A Certain Call

Posted: April 10, 2007 in Bureauacracy, Discrimination, Homeless Shelters, Homelessness, Misconceptions

One thing that all people share in common is the call of nature.

When it beckons there is really nothing you can do but respond the best you can. Sometimes the call is a slight whisper. At other times the call is nothing short of an extremely loud shout. And regardless of where, when and how it comes – you have to respond. For a homeless person, this can present its own set of problems.  

Unlike members of the main stream community, a homeless person doesn’t have many options available when it comes to having to find a bathroom. If the person is at the Prado Day Center, they can use the bathrooms there. In the evening, there’s the night shelter. It’s during the rest of the day that creates the challenge.

Non-homeless people often wonder why homeless people seem to "hang out" in certain areas of town more than in others. Many times, it’s the need to have easy access to a restroom. Public parks, for this reason, tend to draw homeless persons. Also, public parks are a place where the homeless can remain for longer periods of time without drawing undue attention to themselves.

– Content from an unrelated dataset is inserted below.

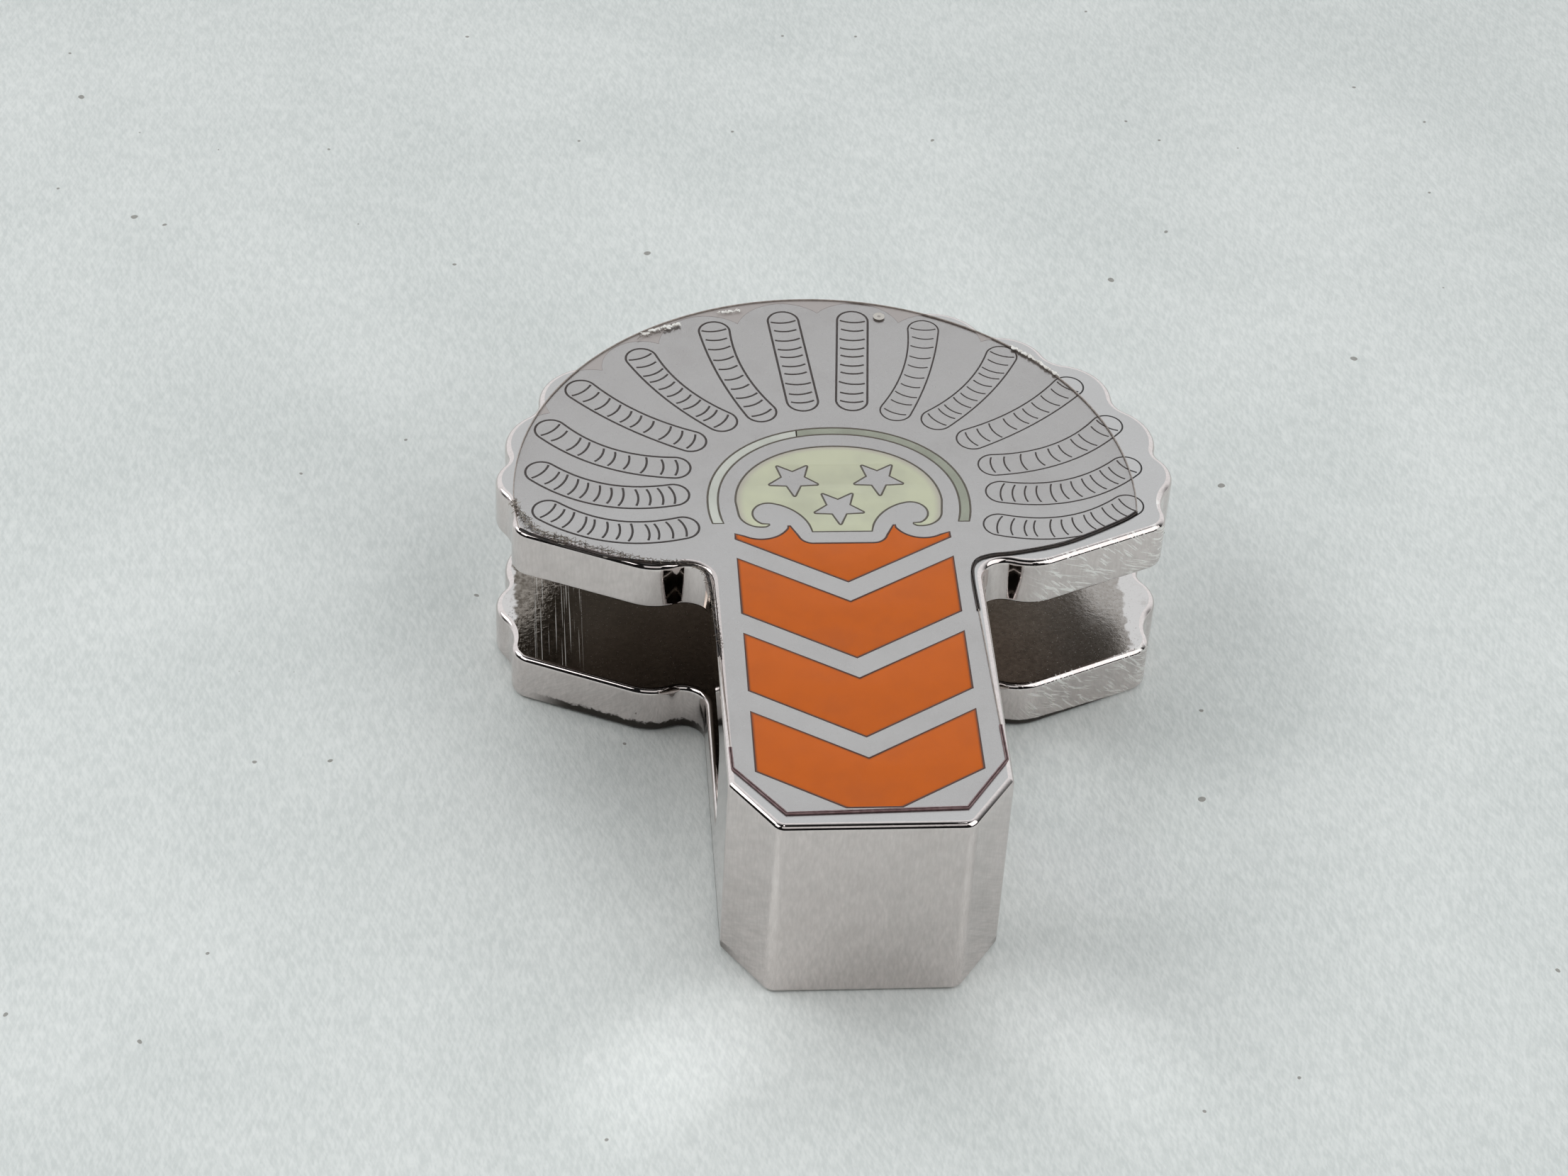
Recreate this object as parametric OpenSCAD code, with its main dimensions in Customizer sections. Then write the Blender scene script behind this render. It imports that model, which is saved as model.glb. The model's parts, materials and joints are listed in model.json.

Shopping centers, because of their multiple stores and shops, draw their share of homeless people, as do fast food restaurants – all because of bathroom facilities.

In the downtown area, the homeless can use the public bathrooms at City Hall, Mondays through Friday (excluding holidays). Tuesday through Saturday, they can use the bathrooms in the SLO Public Library (again, excluding holidays). On Sundays, they use the bathrooms at the Mission Plaza. Other than that, there are simply not many other places in the downtown area where a homeless person can find a restroom they can use. The downtown area businesses are not overly fond of allowing the homeless to use their bathrooms and use the excuse that their bathrooms are for customers.

I was reading some SLO Tribune archives on the Internet a week or two ago and came across an article from 1990-something that mentioned a public bathroom on the 100 block of Broad Street. The facility had been opened for less than 6 months before it was closed. The reason cited for its closure was that the homeless were defacing the building with graffiti and loitering in the immediate area. The local area businesses complained that having all of those homeless people just hanging about was bad for business.

The archive didn’t have any photographs so I have no idea what type of graffiti it was or what it looked like.

First, I wondered if the graffiti had been done by local homeless or transient homeless (homeless people who travel from one city to another on a type of "circuit"). Then I began wondering if it was indeed the homeless who had been doing the graffiti, or if it was the work of "taggers."

The bathroom is still there, but it’s locked up tighter than a drum and is of no use to anyone. Yet the local area businesses are the ones who scream the loudest that the homeless are urinating and defecating in public.

Perhaps the city should do a serious re-think about whether or not they should re-open that bathroom. Since there are police in the area that are on foot patrol in the downtown area – how hard would it be to have them keep an eye on the place to make sure no one does anything unsavory to or near that bathroom?

I’m quite certain there is a solution that is amicable to everyone. The sad part is that no one wants to take the time to really find it. Everyone wants problems to be addressed, but no one wants to put forth the effort needed. Instead everyone wants a "quick fix" and, subsequently these quick fixes are nothing more than knee jerk reactions. They address only the symptom and do nothing to correct the underlying problem.